What This Means for Engineering Teams

Uber's migration offers several lessons for organizations facing similar technical debt:

  • Do not delay framework migrations — the cost grows linearly (or worse) with codebase size
  • Evaluate AI tools critically — generative models may not deliver the consistency required for safety-critical transformations
  • Invest in deterministic tooling — rule-based transformers are more predictable and auditable
  • Use incremental rollouts — batch changes and validate through CI/CD to minimize risk
  • Leverage monorepo advantages — single-repository architectures simplify cross-cutting changes

For teams still running JUnit 4, the message is clear: migration is not optional. With the framework receiving no new features and the ecosystem increasingly building on JUnit 5, the gap will only widen.
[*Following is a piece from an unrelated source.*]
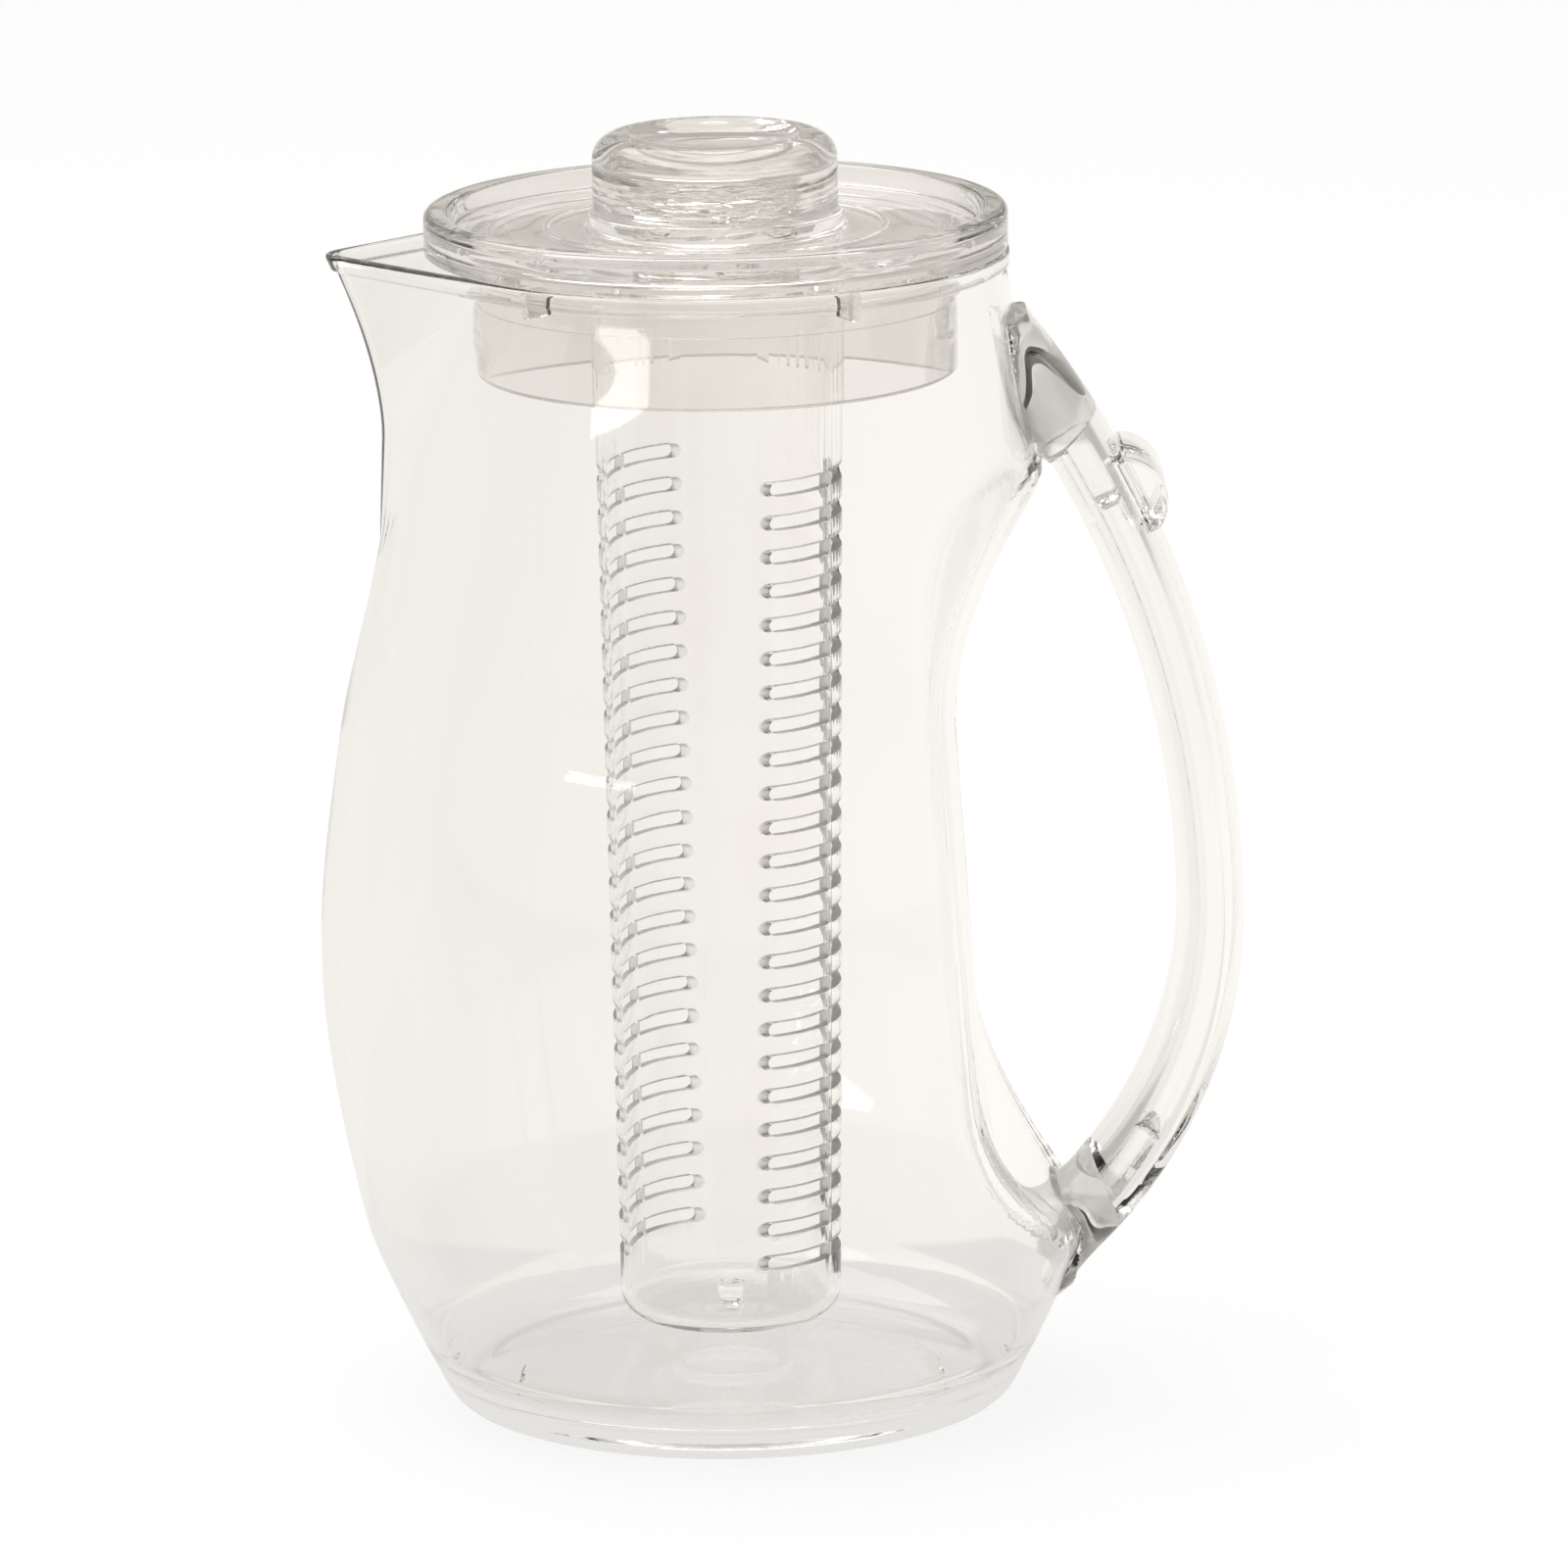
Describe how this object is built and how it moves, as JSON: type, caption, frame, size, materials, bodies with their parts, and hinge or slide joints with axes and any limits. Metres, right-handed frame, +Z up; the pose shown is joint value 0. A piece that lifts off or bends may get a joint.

Looking Ahead: Post-Migration Benefits

With the migration complete, Uber's engineering teams can now leverage JUnit 5's modern capabilities across their entire Java test suite. The Extension model enables cleaner test lifecycle management. Parameterized tests with @MethodSource and @CsvSource reduce boilerplate. Dynamic tests generated at runtime open new testing strategies.

Perhaps more importantly, the tooling and processes Uber built for this migration are reusable. Future framework upgrades — whether for testing libraries, dependency injection frameworks, or language version migrations — can follow the same playbook of deterministic transformation plus orchestrated rollout.

The project also adds to the growing body of evidence that while generative AI is transforming software development, it has not yet replaced the need for precise, rule-based engineering tools. As codebases continue to grow and technical debt accumulates, the ability to perform reliable automated refactoring at scale will remain a critical capability for engineering organizations worldwide.